Phosphor bronze is the spring and electrical grade. A copper-tin alloy with a small phosphorus addition, it combines good elasticity, fatigue resistance, and electrical conductivity, making it the standard for springs, electrical contacts, connectors, and bearings that see fine motion. It is supplied as strip and wire for formed parts and as bar for machined components.
Bearing Design, Machining, and Sourcing in Central New York
Getting a bronze bearing right is as much about design as material. The clearance between bushing and shaft, the surface finish, lubrication method, and whether the bushing is oil-impregnated or grooved for grease all affect service life. Syracuse shops experienced in bearing work will advise on press-fit allowances and finish, since an over-tight press fit closes up the running clearance and a rough bore accelerates wear. For C932 and aluminum bronze, the bore is typically finish-machined after pressing into the housing to guarantee final clearance.
Machining behavior varies across the family. C932 machines very well thanks to its lead content, giving clean chips and good finishes at productive speeds. Aluminum bronze is tougher and more abrasive, demanding rigid setups, sharp carbide tooling, and slower speeds, which raises cost. Phosphor bronze machines reasonably and forms well for spring parts.
When sourcing in Central New York, specify the alloy, the bar or tube form and size, the bore and outside-diameter tolerances, and the application duty, including load, speed, and environment. Regional service centers stock C932 cast bar and tube readily, with aluminum and phosphor bronze available on order. For recurring bushing and bearing production, set up blanket orders to secure both pricing and machining capacity, and share the duty conditions so the supplier can confirm the alloy choice.
Frequently Asked Questions
C932, commonly called SAE 660 bearing bronze, is the general-purpose bearing alloy and the most widely used bronze in industrial machine shops, including across the Syracuse region. It is a leaded tin bronze, and the combination of copper, tin, lead, and zinc gives it an excellent balance of strength, machinability, and bearing performance.
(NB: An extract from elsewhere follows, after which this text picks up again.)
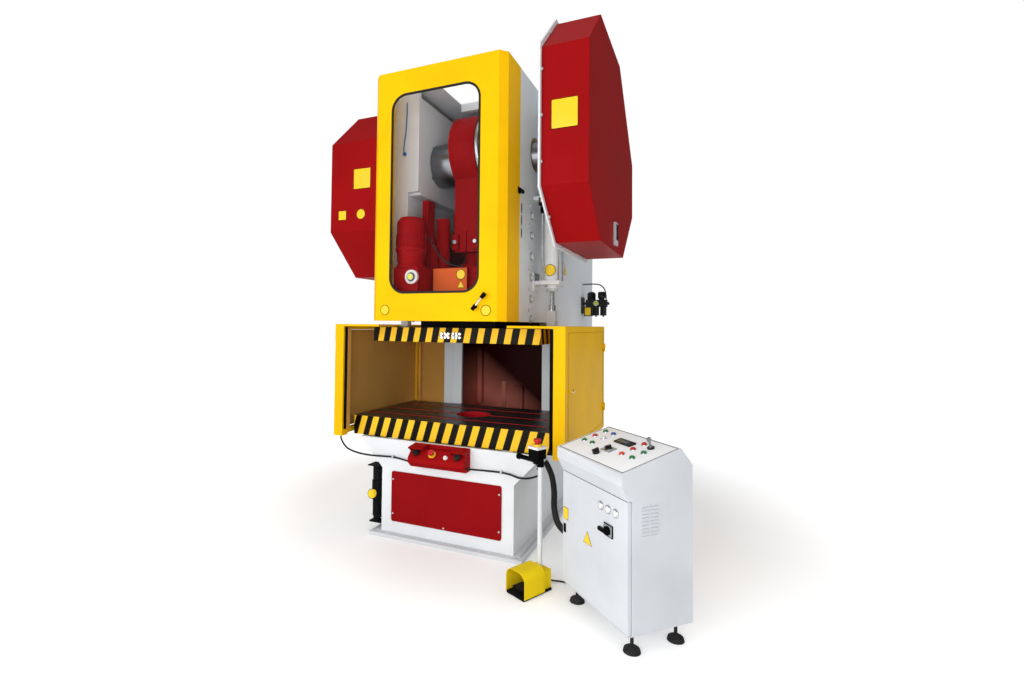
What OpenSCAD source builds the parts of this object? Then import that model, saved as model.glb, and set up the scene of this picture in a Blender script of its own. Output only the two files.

The lead content provides a degree of self-lubrication and helps the bearing tolerate marginal lubrication conditions, while the tin gives strength and wear resistance. C932 is the default material for bushings, sleeve bearings, thrust washers, and wear components operating under moderate loads and speeds in general industrial, automotive, and heavy-equipment applications. It machines cleanly to tight tolerances, which is why shops can finish-bore it precisely to set running clearance against a steel shaft. It is typically supplied as continuous-cast or centrifugally cast bar and tube. When sourcing C932, specify the bar or tube size, the bore and outside-diameter tolerances, and the application duty so the supplier can confirm it suits the load and speed, since heavily loaded or corrosive duty may instead call for aluminum bronze.
Choose aluminum bronze over C932 when the application involves heavy loads, high wear, or a corrosive environment that ordinary leaded bearing bronze cannot handle. Aluminum bronze replaces the tin and lead of C932 with aluminum, which dramatically increases strength and hardness, approaching that of medium-carbon steel, while also delivering excellent resistance to wear, galling, and corrosion including in marine and chemical environments. This makes it the right choice for heavily loaded bearings and bushings, valve and pump components, gears, and wear parts in demanding heavy-equipment, energy, and marine service. The trade-offs are cost and machinability: aluminum bronze is more expensive than C932 and considerably harder and more abrasive to machine, requiring rigid setups, sharp carbide tooling, and slower cutting speeds, which raises the per-part cost. For moderate-duty bearings under normal loads and clean conditions, C932 remains the more economical and easier-to-machine choice. When sourcing, share the load, speed, and environmental conditions so the supplier can confirm whether the duty genuinely warrants aluminum bronze or whether C932 is adequate, since over-specifying adds cost without benefit.
Phosphor bronze is suited to springs and electrical contacts because it combines good elasticity and fatigue resistance with useful electrical conductivity and corrosion resistance. It is a copper-tin alloy with a small phosphorus addition that improves strength and wear properties, and in its work-hardened tempers it has the springiness needed to flex repeatedly without taking a permanent set, which is exactly what a spring or a contact finger must do over many cycles. That fatigue resistance is why it is the standard material for electrical connectors, contact springs, switch components, and bellows, as well as for bearings that see small oscillating motions. Its conductivity, while lower than pure copper, is adequate for many contact applications where the spring property is the priority. Phosphor bronze is typically supplied as strip and wire for formed and stamped spring parts and as bar for machined components, and the temper matters greatly, since the spring properties come from cold working. When sourcing phosphor bronze, specify the alloy, the temper, the strip or wire dimensions, and whether the part is formed or machined, and describe the electrical and mechanical duty so the supplier confirms the temper delivers the required spring force and fatigue life.
Specifying a bronze bushing for good service life requires more than just naming the alloy, because the design details determine how long the bearing lasts. Start with the alloy matched to duty: C932 for moderate general loads, aluminum bronze for heavy loads and corrosive or high-wear service, and phosphor bronze for fine oscillating motion. Then define the running clearance between the bushing bore and the shaft, which is critical, too tight and the bearing seizes or runs hot, too loose and it pounds and wears quickly. Because pressing a bushing into a housing closes up the bore, the standard practice is to finish-machine the bore after installation to guarantee final clearance, so specify whether the bore is finished before or after pressing. Also specify the bore and outside-diameter tolerances, the surface finish, and the lubrication method, whether the bushing is grease-grooved, oil-impregnated, or relies on the alloy's self-lubrication. Finally, share the actual operating load, speed, temperature, and environment so the Syracuse supplier can confirm the alloy and design suit the application, since a bushing correct in material but wrong in clearance or finish will fail early.